Could you give the data below again, exactly and completely?

# # #

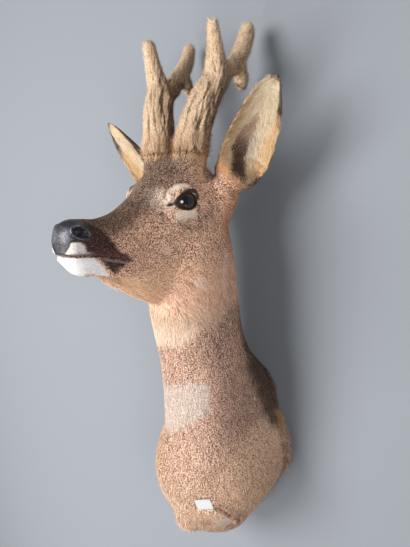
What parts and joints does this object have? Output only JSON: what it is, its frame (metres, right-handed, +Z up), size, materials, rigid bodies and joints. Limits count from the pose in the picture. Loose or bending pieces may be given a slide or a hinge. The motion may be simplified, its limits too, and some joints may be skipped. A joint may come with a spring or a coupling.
{
  "type": "roe deer shoulder mount",
  "caption": "Roe buck's head, neck and chest in short coat, antlers in velvet, glass eyes, mounted on a plain board that hangs flat on a wall.",
  "frame": {"origin": "on the board's back face, near its middle", "axes": "+Y into the wall, out of the board's back; +Z up; +X to the deer's left; the deer faces -Y"},
  "size_m": [0.24, 0.262, 0.6225],
  "materials": {
    "coat": "short grizzled fur, pinkish brown with dark and cream flecks",
    "face_coat": "very short grizzled fur, darker along the muzzle and forehead",
    "ear_coat": "cream hair inside, brown outside, black rim at the tip",
    "velvet": "dry golden velvet with lengthwise wrinkles",
    "eye_glass": "glossy black-brown glass eye",
    "board_wood": "plain stained board",
    "label_paper": "blank white tag"
  },
  "bodies": {
    "root": {"head": "face_coat", "neck": "coat", "torso": "coat", "ear_left": "ear_coat", "ear_right": "ear_coat", "eye_left": "eye_glass", "eye_right": "eye_glass", "antler_left_beam": "velvet", "antler_left_front_tine": "velvet", "antler_left_upper_beam": "velvet", "antler_left_rear_tine": "velvet", "antler_right_beam": "velvet", "antler_right_front_tine": "velvet", "antler_right_upper_beam": "velvet", "antler_right_rear_tine": "velvet", "board": "board_wood", "label": "label_paper"}
  },
  "joints": []
}
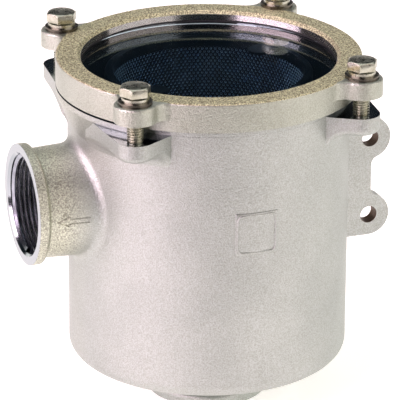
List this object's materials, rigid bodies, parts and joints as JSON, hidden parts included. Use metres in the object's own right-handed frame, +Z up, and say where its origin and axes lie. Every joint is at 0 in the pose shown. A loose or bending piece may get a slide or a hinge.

# # #

§ **FULL ANSWER**
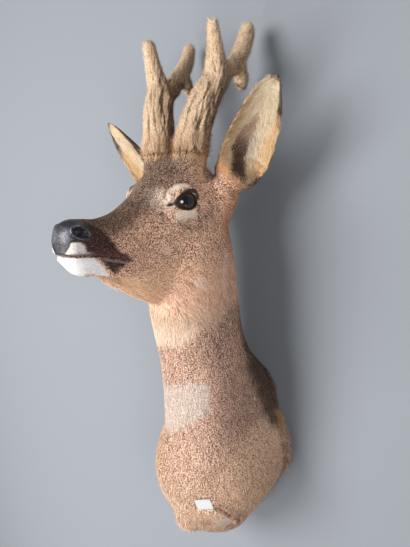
What parts and joints does this object have? Output only JSON: what it is, its frame (metres, right-handed, +Z up), size, materials, rigid bodies and joints. Limits count from the pose in the picture. Loose or bending pieces may be given a slide or a hinge. The motion may be simplified, its limits too, and some joints may be skipped. A joint may come with a spring or a coupling.
{
  "type": "roe deer shoulder mount",
  "caption": "Roe buck's head, neck and chest in short coat, antlers in velvet, glass eyes, mounted on a plain board that hangs flat on a wall.",
  "frame": {"origin": "on the board's back face, near its middle", "axes": "+Y into the wall, out of the board's back; +Z up; +X to the deer's left; the deer faces -Y"},
  "size_m": [0.24, 0.262, 0.6225],
  "materials": {
    "coat": "short grizzled fur, pinkish brown with dark and cream flecks",
    "face_coat": "very short grizzled fur, darker along the muzzle and forehead",
    "ear_coat": "cream hair inside, brown outside, black rim at the tip",
    "velvet": "dry golden velvet with lengthwise wrinkles",
    "eye_glass": "glossy black-brown glass eye",
    "board_wood": "plain stained board",
    "label_paper": "blank white tag"
  },
  "bodies": {
    "root": {"head": "face_coat", "neck": "coat", "torso": "coat", "ear_left": "ear_coat", "ear_right": "ear_coat", "eye_left": "eye_glass", "eye_right": "eye_glass", "antler_left_beam": "velvet", "antler_left_front_tine": "velvet", "antler_left_upper_beam": "velvet", "antler_left_rear_tine": "velvet", "antler_right_beam": "velvet", "antler_right_front_tine": "velvet", "antler_right_upper_beam": "velvet", "antler_right_rear_tine": "velvet", "board": "board_wood", "label": "label_paper"}
  },
  "joints": []
}
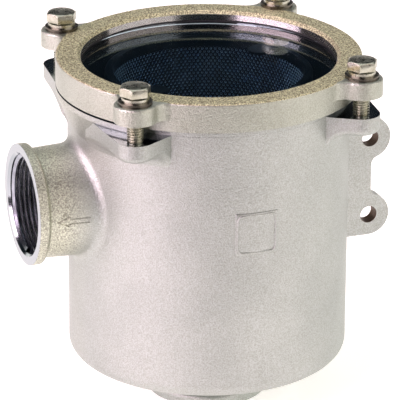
List this object's materials, rigid bodies, parts and joints as JSON, hidden parts included. Use metres in the object's own right-handed frame, +Z up, and say where its origin and axes lie. Every joint is at 0 in the pose shown. A loose or bending piece may get a slide or a hinge.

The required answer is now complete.